(begin)

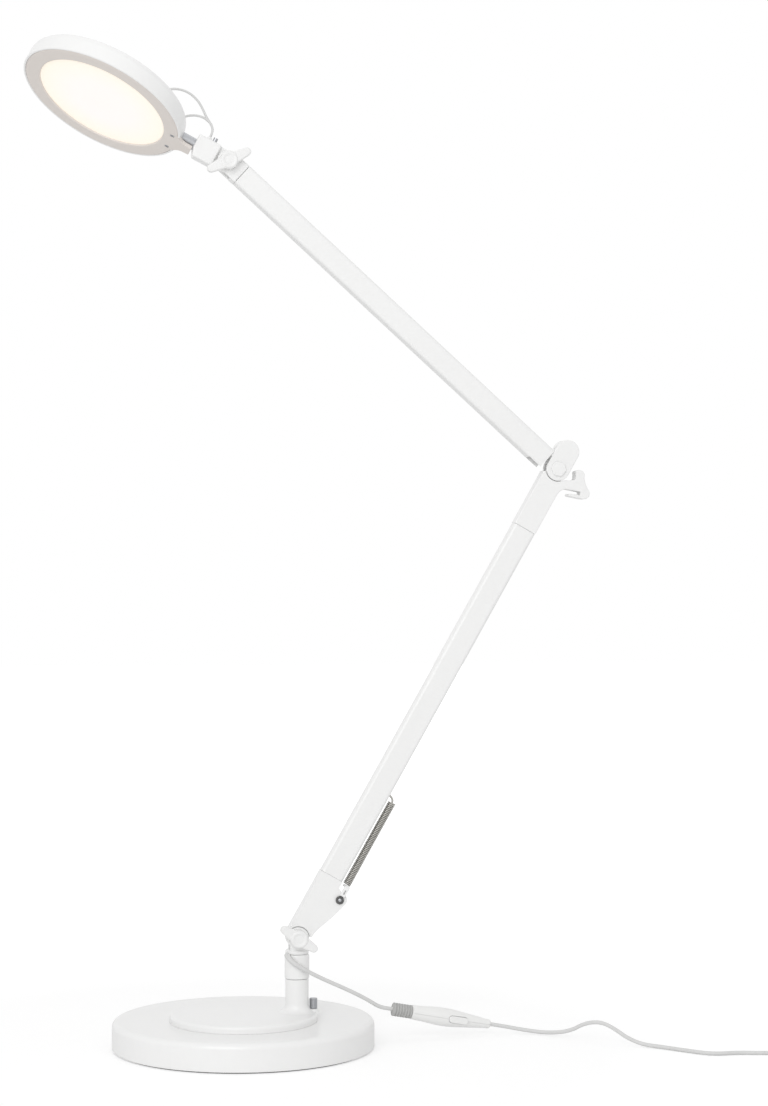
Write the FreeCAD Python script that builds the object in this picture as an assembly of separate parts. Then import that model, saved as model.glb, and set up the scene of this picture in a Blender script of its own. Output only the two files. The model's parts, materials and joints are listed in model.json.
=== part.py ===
"""Spring-balanced desk lamp: round weighted base, swivel post, two straight arms and a round flat head.

Row frame: millimetres, +Z up, origin at the centre of the base's underside. Both arms stand in the
XZ plane, so every tilt joint turns about Y. Each arm and the head is drawn in a frame of its own
(X along it, Y the row's Y) and then placed at its pivot.
"""
import FreeCAD, Part
import math
import os

V = FreeCAD.Vector
UP = V(0, 0, 1)
BACK = V(0, 1, 0)
ORIGIN = V(0, 0, 0)
os.makedirs("parts", exist_ok=True)

# ---------------------------------------------------------------- driving sizes
# base and post
BASE_R = 110.0            # outer radius of the base cover
BASE_TOP = 24.0           # height of the base rim
RIM_R = 5.0               # round of the rim
RIM_FLAT = 6.0            # level part of the rim
BASE_INSET = 2.0          # the bottom plate stands back by this much
PAD_T = 1.5               # anti-slip pad under the plate
PLATE_T = 3.5             # steel bottom plate
COVER_WALL = 2.2
DISH = 1.6                # depth of the hollow in the cover's top
WEIGHT_GAP = 10.8         # cast weight inside the cover, back from the cover's wall
WEIGHT_T = 13.5
BASE_SCREW_PCR = 70.0     # circle of the three base screws, radius
BASE_SCREW_R = 2.1
BASE_SCREW_L = 11.0
BASE_SCREW_HEAD_T = 2.0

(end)

DO THIS: Quote exactly the lines running from the start of the listing above through the line where "round flat head." is found, and output no other lines.

EXPECTED ANSWER:
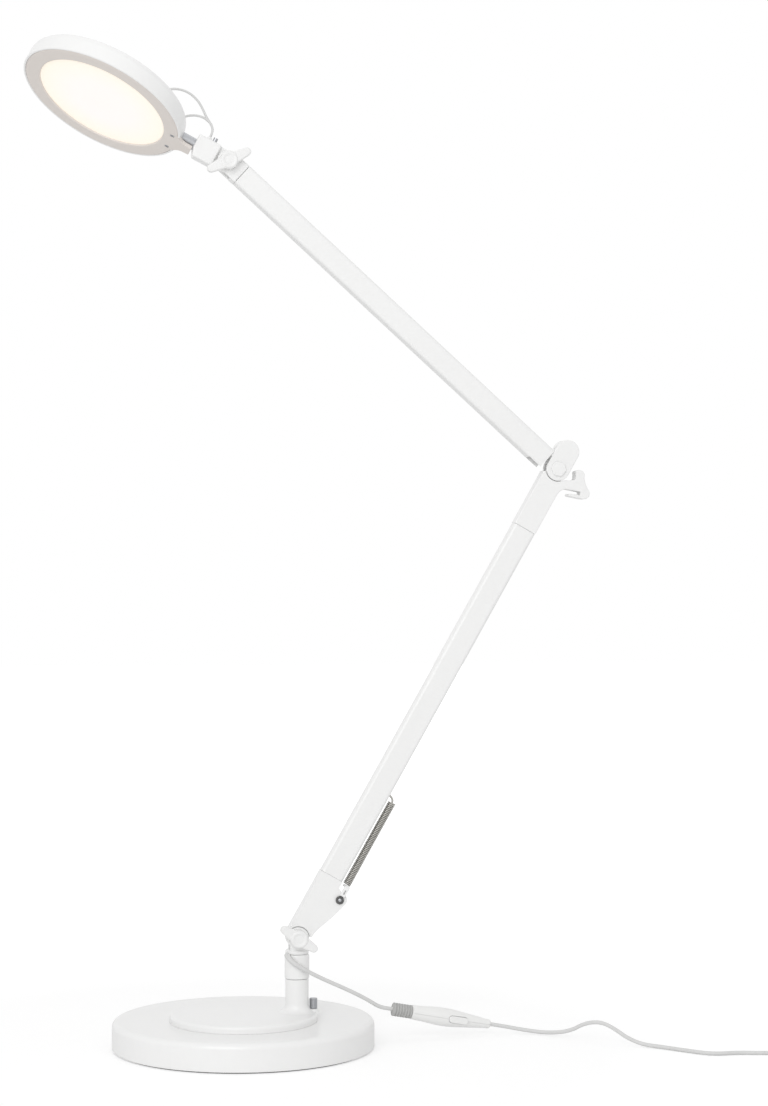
Write the FreeCAD Python script that builds the object in this picture as an assembly of separate parts. Then import that model, saved as model.glb, and set up the scene of this picture in a Blender script of its own. Output only the two files. The model's parts, materials and joints are listed in model.json.
=== part.py ===
"""Spring-balanced desk lamp: round weighted base, swivel post, two straight arms and a round flat head.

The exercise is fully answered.